Surly Long Haul Trucker. I love you.

I’m partial to my Surly for a variety of reasons:

  1. It’s a reasonably priced touring bike that comes stock with pretty good components.
  2. The fit is excellent, which means pain-free riding.
  3. It’s steel and I like the Utility Blue color.
  4. It’s great for getting groceries, running errands, or just carrying your junk around.
  5. I’m ready to go on a long journey at a moment’s notice, given the overall sturdiness and carrying capacity of this bike.
  6. It doesn’t talk back.

I like seeing other people out there riding the LHT. It’s very validating!  One of the regular commuters I sometimes intersect with during the week has a newer version of the Long Haul Trucker.
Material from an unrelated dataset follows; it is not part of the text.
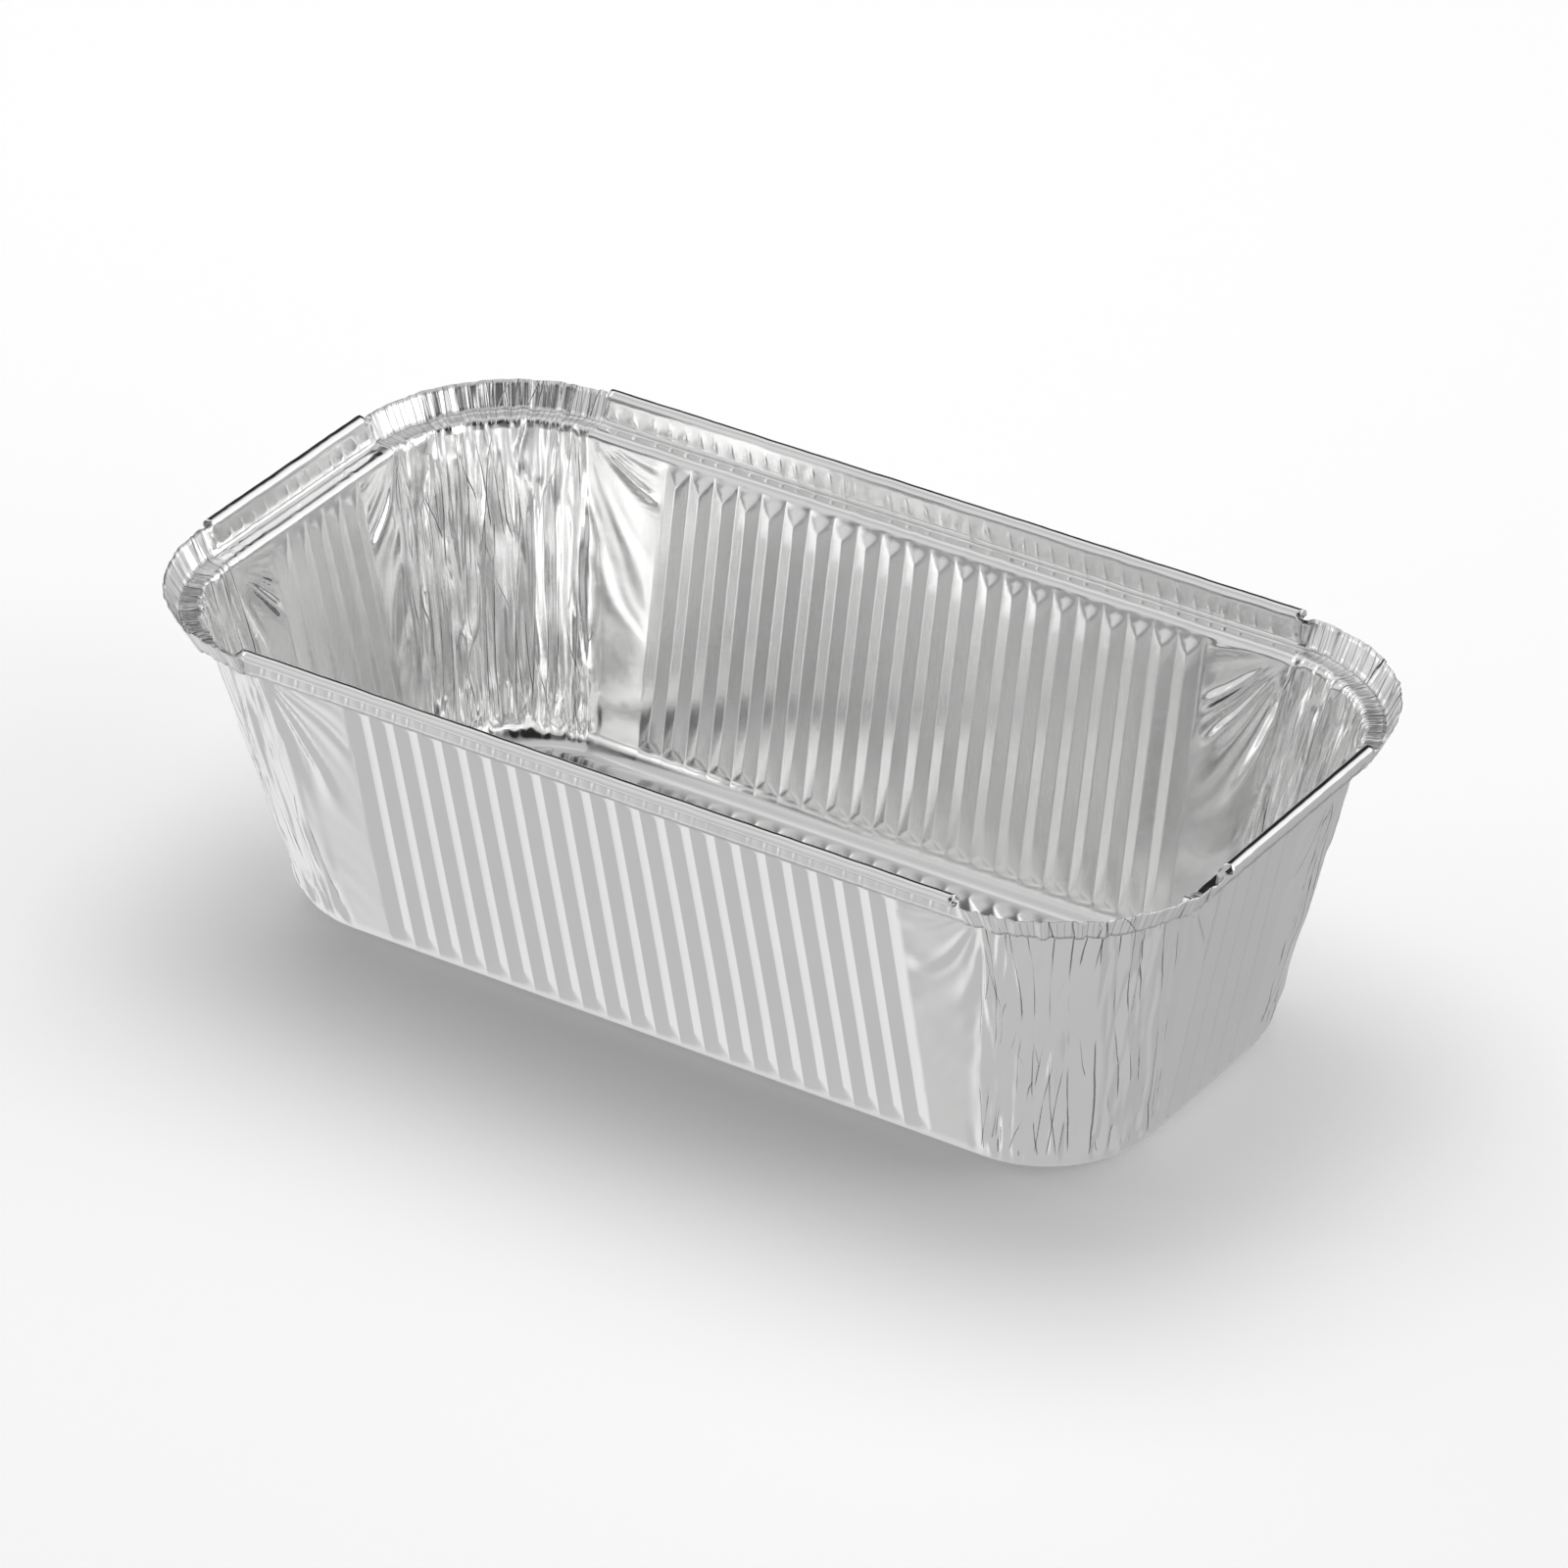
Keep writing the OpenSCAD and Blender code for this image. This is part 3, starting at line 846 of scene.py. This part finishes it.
def bright_foil():
    """Bright rolled aluminium foil: a faint grain along the sheet, fine wrinkles where the corners
    are gathered, slightly duller, uneven patches, and painted shade along the creases of the folds
    and pleats."""
    finish = bpy.data.materials.new("bright_foil")
    tree = Tree(finish)
    place = tree.node("ShaderNodeTexCoord").outputs["Object"]
    sheet = tree.node("ShaderNodeUVMap", {"uv_map": "sheet"}).outputs["UV"]
    crumple = tree.mark("crumple")
    grain = tree.noise(tree.stretched(place, (60, 2600, 2600)), 1.0, 1.0)
    cloud = tree.noise(place, 55.0, 3.0)
    broken = tree.noise(place, 62.0, 1.0)
    flange = tree.mark("flange")
    wrinkle = tree.noise(tree.stretched(sheet, (1300, 170, 0)), 1.0, 2.0, 0.6, 0.4)
    ripple = tree.noise(place, 210.0, 2.0, 0.5)
    sway = tree.noise(sheet, 260.0, 1.0)
    # The creases of the edge pleats and of the corner folds are bumped in, and the colour below
    # darkens them as painted shade.
    creases_and_painted_shade = tree.crease(tree.mark("pleat"), 0.07) * flange * (0.2 + 0.7 * cloud)
    for i, width in enumerate(FOLD_LINES):
        across = tree.mark(f"fold_{i}") + 0.05 * sway
        some = tree.soft_step(tree.mark(f"fold_{i}_depth") * (0.35 + broken), 0.72, 0.96)
        creases_and_painted_shade = tree.crease(across, width) * some + creases_and_painted_shade
    pleats = tree.noise(tree.stretched(sheet, (2300, 60, 0)), 1.0, 1.0) * flange
    dents = tree.crease(tree.mark("dent_row"), 0.17) * tree.mark("dent")
    calm = 1 - 0.75 * tree.mark("rim")
    height = (grain * 0.03 + ripple * 0.16) * calm + crumple * wrinkle * 0.13 + pleats * 0.9
    fan = (tree.mark("fan") * FULL_TURN).math("COSINE") * tree.mark("fan_depth")
    height = height + dents * 0.8 + fan * 2.6 - creases_and_painted_shade * 0.9
    normal = tree.node("ShaderNodeBump", None, {
        "Strength": 1.0, "Distance": BUMP_DEPTH, "Height": height}).outputs[0]
    tint = tree.blend(cloud.clamped(), DULL_METAL, BRIGHT_METAL)
    # Painted shade: along the creases the colour darkens towards near black, as if shade lay in
    # them.
    tint = tree.blend((creases_and_painted_shade * 0.85).clamped(), tint, PAINTED_FOLD_SHADE)
    rough = 0.07 + tree.mark("fluted") * 0.07 + flange * 0.18 + cloud * 0.06 + grain * 0.04
    tree.finish(tree.node("ShaderNodeBsdfPrincipled", None, {
        "Base Color": tint, "Metallic": 1.0, "Roughness": rough, "Normal": normal}))
    return finish


def pale_floor():
    """A plain pale surface for the pan to stand on."""
    half = 3.0
    mesh = bpy.data.meshes.new("floor")
    corners = [(-half, -half, 0), (half, -half, 0), (half, half, 0), (-half, half, 0)]
    mesh.from_pydata(corners, [], [(0, 1, 2, 3)])
    floor = bpy.data.objects.new("floor", mesh)
    bpy.context.scene.collection.objects.link(floor)
    floor.visible_glossy = False
    finish = bpy.data.materials.new("pale_floor")
    mesh.materials.append(finish)
    tree = Tree(finish)
    tree.finish(tree.node("ShaderNodeBsdfPrincipled", None, {
        "Base Color": (0.9, 0.9, 0.9, 1), "Roughness": 0.7}))


# Where the lights point, in metres.
PAN_MIDDLE = (0, 0, 0.03)


def soft_light(name, place, size, power):
    """A soft studio light, size metres wide and high, that points at the pan."""
    lamp = bpy.data.lights.new(name, "AREA")
    lamp.shape = "RECTANGLE"
    lamp.size, lamp.size_y = size
    lamp.energy = power
    light = bpy.data.objects.new(name, lamp)
    light.location = place
    aim = Vector(PAN_MIDDLE) - Vector(place)
    light.rotation_euler = aim.to_track_quat("-Z", "Y").to_euler()
    bpy.context.scene.collection.objects.link(light)
    return light


def compass(turn, lift):
    """The direction a turn to the right of the front and a lift above the floor point to."""
    turn, lift = math.radians(turn), math.radians(lift)
    return (math.sin(turn) * math.cos(lift), -math.cos(turn) * math.cos(lift), math.sin(lift))


# The grey of the surround, and what brightens or dims it: turn and lift of the middle in
# degrees, the cosines where it starts and is full, and by how much.
SURROUND_LEVEL = 0.57
SURROUND = (
    (16, 34, 0.77, 0.94, -0.44),
    (-40, 14, 0.80, 0.98, 0.16),
    (-150, 18, 0.80, 0.95, -0.66),
    (100, 18, 0.74, 0.94, 0.84),
    (155, 30, 0.84, 0.97, 0.46),
    (-100, 26, 0.85, 0.97, 0.32),
    (-120, 50, 0.84, 0.97, 0.22),
    (55, 52, 0.80, 0.96, -0.25),
    (-175, 22, 0.88, 0.98, -0.25),
    (-90, -32, 0.74, 0.96, 0.30),
    (150, -35, 0.70, 0.95, -0.09),
    (0, -90, 0.64, 0.94, -0.02),
)


def studio():
    """A soft surround with brighter and dimmer sides, and large soft lights."""
    world = bpy.data.worlds.new("surround")
    bpy.context.scene.world = world
    tree = Tree(world)
    place = tree.node("ShaderNodeTexCoord").outputs["Generated"]
    height = tree.facing(place, (0, 0, 1))
    level = SURROUND_LEVEL
    for turn, lift, start, full, amount in SURROUND:
        facing = tree.facing(place, compass(turn, lift))
        level = level + amount * tree.soft_step(facing, start, full)
    band = tree.soft_step(height, -0.12, 0.0) * (1 - tree.soft_step(height, 0.02, 0.1))
    level = (level * (1 - 0.2 * band)).math("MAXIMUM", 0.02)
    grey = tree.node("ShaderNodeCombineColor", None,
                     {"Red": level, "Green": level, "Blue": level}).outputs[0]
    tree.finish(tree.node("ShaderNodeBackground", None, {"Color": grey, "Strength": 1.0}),
                "ShaderNodeOutputWorld")
    overhead = soft_light("overhead", (-0.3, 0.4, 1.5), (1.3, 1.3), 14)
    overhead.visible_glossy = False
    soft_light("left_side", (-1.4, -0.5, 0.8), (0.4, 1.0), 1.6)
    soft_light("right_side", (1.3, 0.5, 0.7), (0.4, 1.0), 1.6)


# The camera: its angles round the pan in degrees, its place in metres and its lens.
CAMERA_ANGLES = (34.368, 31.404, -0.722)
CAMERA_PLACE = (0.87255, -1.27327, 0.98284)
LENS = 201.0
SENSOR = 36.0


def photo_camera():
    """The camera at the photograph's viewing angle."""
    azimuth, elevation, roll = (math.radians(angle) for angle in CAMERA_ANGLES)
    back = Vector((math.sin(azimuth) * math.cos(elevation),
                   -math.cos(azimuth) * math.cos(elevation), math.sin(elevation)))
    level = Vector((math.cos(azimuth), math.sin(azimuth), 0))
    upright = back.cross(level)
    right = level * math.cos(roll) + upright * math.sin(roll)
    up = upright * math.cos(roll) - level * math.sin(roll)
    lens = bpy.data.cameras.new("camera")
    lens.lens = LENS
    lens.sensor_width = SENSOR
    lens.clip_start, lens.clip_end = 0.1, 20
    camera = bpy.data.objects.new("camera", lens)
    turn = Matrix((right, up, back)).transposed().to_4x4()
    camera.matrix_world = Matrix.Translation(CAMERA_PLACE) @ turn
    bpy.context.scene.collection.objects.link(camera)
    bpy.context.scene.camera = camera


photo_camera()
bpy.context.scene.view_settings.view_transform = "Standard"
studio()
pale_floor()
foil = shape_foil()
pan = pan_object(foil)
pan.data.materials.append(bright_foil())
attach(pan, "root")
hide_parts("pan")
I believe it is Surly’s Blue Velvet color for 2010.  I haven’t had a chance to talk with the owner about his bike; I’ve only admired from afar. Here he is on his nice setup.

Surly LHT. Blue Velvet Version

The Keen commuter sandals and the Arkel panniers are two great additions to this commuting system.

It’s true that you don’t need a “special bike” to get around town.  However, it’s great to have a bike where I don’t have to carry my stuff around on my back, and that I can feel comfortable maneuvering in traffic. Thanks, Surly, for having made such a sturdy commuter (and tourer, of course!) with your Long Haul Trucker.